## DATA FOR PROCESSING:
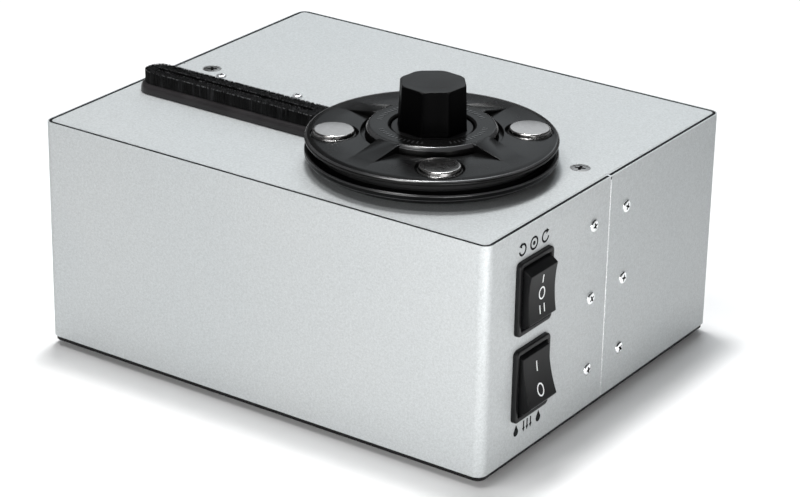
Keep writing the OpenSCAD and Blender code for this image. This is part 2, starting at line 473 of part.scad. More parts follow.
module power_unit() translate([-36, 46, z0]) {
    color([0.35, 0.36, 0.38]) difference() {
        translate([-25, -18, 0]) cube([50, 36, 42]);
        for (x = [-16.5, 8.5]) translate([x, -19, 8.5]) cube([8, 38, 25]);
    }
    color([0.5, 0.3, 0.12]) translate([0, 0, 8.7]) linear_extrude(24.6) difference() {
        square([32.6, 52], center = true);
        square([17.2, 36.2], center = true);
    }
}

translate(case_pos) base_plate();
translate(case_pos) feet();
translate(case_pos) front_wrap_skins();
translate(case_pos) front_wrap_core();
translate(case_pos) rear_wrap_skins();
translate(case_pos) rear_wrap_core();
translate(case_pos) left_joint_bracket();
translate(case_pos) right_joint_bracket();
translate(case_pos) left_side_screws();
translate(case_pos) right_side_screws();
translate(case_pos) top_plate();
translate(case_pos) top_screws();
translate(case_pos) base_screws();
translate(case_pos) bearing_housing();
translate(case_pos) drive_screws();
translate(case_pos) spindle_bush();
translate(case_pos) spindle();
translate(case_pos) shaft_coupling();
translate(case_pos) output_shaft();
translate(case_pos) drive_motor();
translate(case_pos) motor_gearbox();
translate(case_pos) motor_bracket();
translate(case_pos) motor_screws();
translate(case_pos) platter();
translate(case_pos) platter_screws();
translate(case_pos) platter_mat();
translate(case_pos) clamp_disc();
translate(case_pos) clamp_pad();
translate(case_pos) clamp_weights();
translate(case_pos) clamp_knob();
translate(case_pos) knob_insert();
translate(case_pos) suction_bar();
translate(case_pos) bristle_ring();
translate(case_pos) bar_screws();
translate(case_pos) suction_plenum();
translate(case_pos) suction_hose();
translate(case_pos) tank();
translate(case_pos) tank_lid();
translate(case_pos) tank_lid_seal();
translate(case_pos) tank_hanger();
translate(case_pos) hanger_screws();
translate(case_pos) vacuum_hose();
translate(case_pos) blower_can();
translate(case_pos) blower_shroud();
translate(case_pos) blower_mount();
translate(case_pos) blower_shaft();
translate(case_pos) impeller();
translate(case_pos) motor_switch_housing();
translate(case_pos) motor_switch_rocker();
translate(case_pos) vacuum_switch_housing();
translate(case_pos) vacuum_switch_rocker();
translate(case_pos) switch_terminals();
translate(case_pos) mains_inlet();
translate(case_pos) inlet_pins();
translate(case_pos) fuse_drawer();
translate(case_pos) exhaust_grille();
translate(case_pos) drain_hose();
translate(case_pos) drain_tap();
translate(case_pos) drain_lever();
translate(case_pos) power_unit();
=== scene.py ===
import bpy, bmesh, json, math, random
from mathutils import Vector, Matrix


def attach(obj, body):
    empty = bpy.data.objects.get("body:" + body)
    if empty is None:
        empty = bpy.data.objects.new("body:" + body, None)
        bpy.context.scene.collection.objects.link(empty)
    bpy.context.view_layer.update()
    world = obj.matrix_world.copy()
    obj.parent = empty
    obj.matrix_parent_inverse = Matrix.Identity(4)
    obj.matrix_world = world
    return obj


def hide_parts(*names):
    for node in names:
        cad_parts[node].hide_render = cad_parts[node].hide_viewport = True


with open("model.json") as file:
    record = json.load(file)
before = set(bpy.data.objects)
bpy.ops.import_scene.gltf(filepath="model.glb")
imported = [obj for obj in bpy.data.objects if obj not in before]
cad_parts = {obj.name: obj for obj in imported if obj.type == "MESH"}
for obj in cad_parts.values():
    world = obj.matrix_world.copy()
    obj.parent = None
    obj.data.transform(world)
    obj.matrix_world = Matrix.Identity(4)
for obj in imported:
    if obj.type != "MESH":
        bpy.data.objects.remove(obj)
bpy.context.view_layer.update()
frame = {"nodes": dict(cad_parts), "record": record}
NODES = frame["nodes"]

# ---------------------------------------------------------------- dimensions, mm, measured from the middle of the case
OX, OY = -4.3, -14.0
HW, HD = 112.5, 92.5
Z0, ZT = 5.0, 105.0
SX, SY = 46.0, -33.0
DISC_R = 52.3
ZP = ZT + 7.8
ZC = ZT + 11.0
TURN = 38.5
MM = 0.001


def V(x, y, z):
    return Vector(((x + OX) * MM, (y + OY) * MM, z * MM))


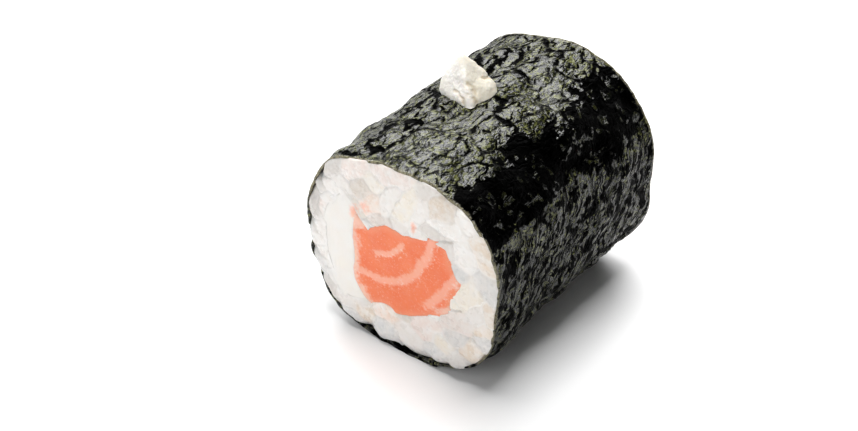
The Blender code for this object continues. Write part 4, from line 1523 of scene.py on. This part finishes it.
# %% Dab of cream cheese
deselect_all()
bpy.ops.mesh.primitive_ico_sphere_add(subdivisions=7, radius=1)
dab = bpy.context.object
dab.name = "cream_top"
aims = read_points(dab)
aims[:, 2] += AXIS_HEIGHT
aims /= np.linalg.norm(aims, axis=1)[:, None]
seen = aims @ np.array((DAB_ACROSS, DAB_UPWARD, DAB_TOWARDS)).T
reach = dab_reach(seen)
spots = aims * reach[:, None]
reach += layered_noise(spots, DAB_ROUGH)
drawn = seen[:, :2] * reach[:, None] + 0.15 * noise_pair(spots, 0.7, 93)
to_crease = np.min([distance_to_line(np.array(line), drawn) for line in DAB_CREASES], axis=0)
creases = np.exp(-(to_crease / CREASE_WIDTH) ** 2) * (seen[:, 2] > 0)
creases *= eased(0.8 + smooth_noise(spots, 0.6, 95))
reach -= CREASE_DEPTH * creases
points = (aims * reach[:, None] + DAB_MIDDLE) * MM
spot_angle = np.arctan2(points[:, 2], points[:, 0])
under = section_radius(spot_angle) + swell(spot_angle, points[:, 1]) + DAB_CLEARANCE
sunk = np.hypot(points[:, 0], points[:, 2]) < under
points[sunk, 0] = (under * np.cos(spot_angle))[sunk]
points[sunk, 2] = (under * np.sin(spot_angle))[sunk]
write_points(dab, points)
paint_points(dab, "crease", creases)
# Painted shade: the side turned to the right and the top is made darker and creamier.
paint_points(dab, "painted_side_shade", eased(0.5 + seen[:, 0] + 0.30 * seen[:, 1]))
print("dab:", len(points), "points,", int(sunk.sum()), "of them on the nori")

# %% Dab material
DAB_WHITE = (0.95, 0.925, 0.885)
DAB_CREAM_AND_SHADE = (0.72, 0.67, 0.55)
DAB_CRUMB_AND_CREASE_SHADE = (0.60, 0.48, 0.30)

dab_paint, tree, shader = new_material("cream_cheese_broken")
place = place_in_mm(tree)
cream_and_shade = use_group(tree, blotches, place, size=2.2, cover=0.5, softness=0.35)
# Painted shade on the right of the dab, added to cream blotches of its own colour.
painted_side_shade = map_range(tree, attribute(tree, "painted_side_shade"), 0, 1, 0.0, 0.7)
cream_and_shade = math_node(tree, "ADD", math_node(tree, "MULTIPLY", cream_and_shade, 0.3), painted_side_shade)
colour = mix_colour(tree, cream_and_shade, DAB_WHITE, DAB_CREAM_AND_SHADE)
crumbly = use_group(tree, blotches, place, size=0.22, cover=0.40, softness=0.25)
colour = tinted(tree, colour, DAB_CRUMB_AND_CREASE_SHADE, crumbly, 0.07)
# Painted shade: the creases are darkened towards tan; the crumbs above are the cheese's own colour.
colour = tinted(tree, colour, DAB_CRUMB_AND_CREASE_SHADE, attribute(tree, "crease"), 0.60)
light, gloss, crumbs = (0.25, (1.0, 0.8, 0.55), 0.5), (0.8, 0.40, 0.55), (0.25, 0.05)
moist_food(tree, shader, place, colour, light, gloss, crumbs)
finish_piece(dab, "cream_dab", dab_paint)
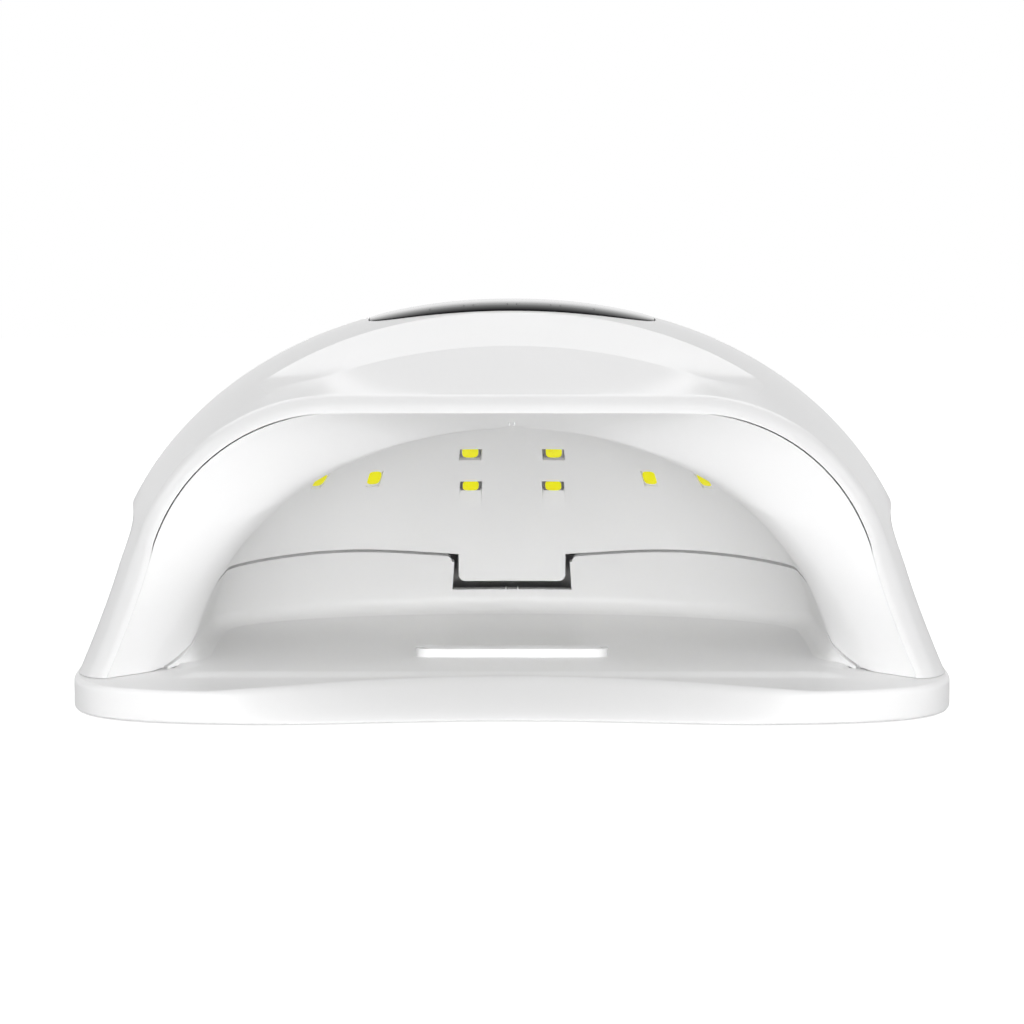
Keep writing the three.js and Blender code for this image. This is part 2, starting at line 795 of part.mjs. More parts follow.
const pocketBottom = rimBottom + coverThickness;
const flangeTop = shellFoot + linerFlange;
const screwCupTop = flangeTop + screwHeadHeight + seatGap;
const magnetCupTop = flangeTop + magnetThickness;
const cupRadius = magnetRadius + linerFlange;

const coverScrewPlaces = sides.flatMap(([, side]) => [
  [side * coverScrewX, coverScrewFrontY],
  [side * coverScrewX, coverScrewRearY],
]);
const footPlaces = sides.flatMap(([name, side]) => [
  [`foot_front_${name}`, side * footX, frontFootY],
  [`foot_rear_${name}`, side * rearFootX, rearFootY],
]);
const housingScrewPlaces = sides.flatMap(([, side]) => [
  [side * housingScrewX, housingScrewY],
  [side * rearScrewX, rearScrewY],
]);
const pillarPlaces = (halfWidth, frontY, rearY) => sides.flatMap(([, side]) => [
  [side * (halfWidth - pillarInset), frontY + pillarInset],
  [side * (halfWidth - pillarInset), rearY - pillarInset],
]);
const driverPillars = pillarPlaces(driverHalfWidth, driverFrontY, driverRearY);
const controlPillars = pillarPlaces(boardHalfWidth, boardFrontY, boardRearY);
const controlBoardTop = domeTop - controlBoardDepth;
const controlBoardBottom = controlBoardTop - boardThickness;

// Tray: a rimmed plate with a ramp at the front and a wall round the hand space

const bow = (x, halfWidth, power) => (1 - clamp01(Math.abs(x) / halfWidth) ** 2) ** power;

function plateauLoop(halfWidth, frontY, z) {
  const rearReachHere = cavityRearReach + basinWall / 2;
  const points = [V(-halfWidth, frontY, z), V(halfWidth, frontY, z)];
  for (let i = 0; i <= roundSides; i += 1) {
    const turn = Math.PI * (i / roundSides);
    points.push(V(halfWidth * Math.cos(turn), cavityTurnY + rearReachHere * Math.sin(turn), z));
  }
  return points;
}

// The rim's outline, drawn in at the front middle: little at its foot and more at its top, which rises
function plateLoop(cornerShare, heightShare, z) {
  const loop = footOutline(cornerShare * rimCornerOut, z);
  for (const p of loop) {
    if (p.y > widestY) continue;
    const foot = rampFootRecess * bow(p.x, rampFootHalfWidth, rampFootPower);
    const top = bow(p.x, rampTopHalfWidth, rampTopPower);
    p.y += mix(foot, rampTopRecess * top, heightShare);
    p.z += crestRise * top * heightShare ** 2;
  }
  return loop;
}

// The rim's edge from below: its heights, the share of the round corner and that of the ramp's recess
const edgeHeights = [
  rimBottom,
  rimBottom + rimCornerOut / 2,
  rimBottom + 2 * rimCornerOut,
  rimHeight - rimCornerOut,
  rimHeight - rimCornerOut / 3,
  rimHeight,
];
const edgeCornerShares = [0.4, 0, 0, 0, 0.25, 1];
const edgeRecessShares = [0, 0.06, 0.24, 0.76, 0.93, 1];

function trayBody() {
  const plate = loft(edgeHeights.map((z, k) => plateLoop(edgeCornerShares[k], edgeRecessShares[k], z)));
  const plateauBase = rimHeight - cutOverrun;
  const plateauFront = frontEdgeY + rampTopRecess + rimCornerOut;
  const plateau = loft([
    plateauLoop(plateauHalfWidth, plateauFront, plateauBase),
    plateauLoop(plateauHalfWidth, plateauFront, rimHeight),
    plateauLoop(plateauHalfWidth - plateauSlope, plateauFront + plateauSlope, floorZ),
  ]);
  const wallSpace = block(V(-baseHalfWidth, mouthY, plateauBase), V(baseHalfWidth, rearEdgeY, domeTop));
  const wall = vaultBetween(0, basinWall).intersect(belowSeam(-seamGap)).intersect(wallSpace);
  const notch = block(V(-notchHalfWidth, cavityTurnY, notchFloor), V(notchHalfWidth, rearEdgeY, domeTop));
  let body = plate.add(plateau).add(wall.subtract(notch)).subtract(coverSpace(0, -cutOverrun, trayPocketTop));
  for (const [x, y] of coverScrewPlaces) {
    const boss = post(x, y, pocketBottom + seatGap, rimHeight - floorRise, bossRadius);
    const hole = post(x, y, 0, rimHeight - floorRise, screwRadius + seatGap);
    body = body.add(boss).subtract(hole);
  }
  for (const [, side] of sides) {
    const floor = rimHeight - magnetThickness - seatGap;
    const top = rimHeight + cutOverrun;
    body = body.subtract(post(side * magnetX, magnetY, floor, top, magnetRadius + seatGap, roundSides));
  }
  return body.add(fingerBar());
}

// Space inside the tray's rim, open below, that the cover closes
function coverSpace(gap, low, high) {
  const front = coverFrontY + gap;
  const loops = [low, high].map((z) => {
    const loop = footOutline(trayWall + rimCornerOut + gap, z);
    loop.forEach((p) => { p.y = Math.max(p.y, front); });
    return loop;
  });
  return loft(loops);
}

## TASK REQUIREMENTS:
Extract the run of lines that opens with the line containing "translate(case_pos) switch_terminals();" and closes with the line containing "obj.parent = empty"; reproduce it exactly and add nothing.

## EXERCISE OUTPUT:
translate(case_pos) switch_terminals();
translate(case_pos) mains_inlet();
translate(case_pos) inlet_pins();
translate(case_pos) fuse_drawer();
translate(case_pos) exhaust_grille();
translate(case_pos) drain_hose();
translate(case_pos) drain_tap();
translate(case_pos) drain_lever();
translate(case_pos) power_unit();
=== scene.py ===
import bpy, bmesh, json, math, random
from mathutils import Vector, Matrix


def attach(obj, body):
    empty = bpy.data.objects.get("body:" + body)
    if empty is None:
        empty = bpy.data.objects.new("body:" + body, None)
        bpy.context.scene.collection.objects.link(empty)
    bpy.context.view_layer.update()
    world = obj.matrix_world.copy()
    obj.parent = empty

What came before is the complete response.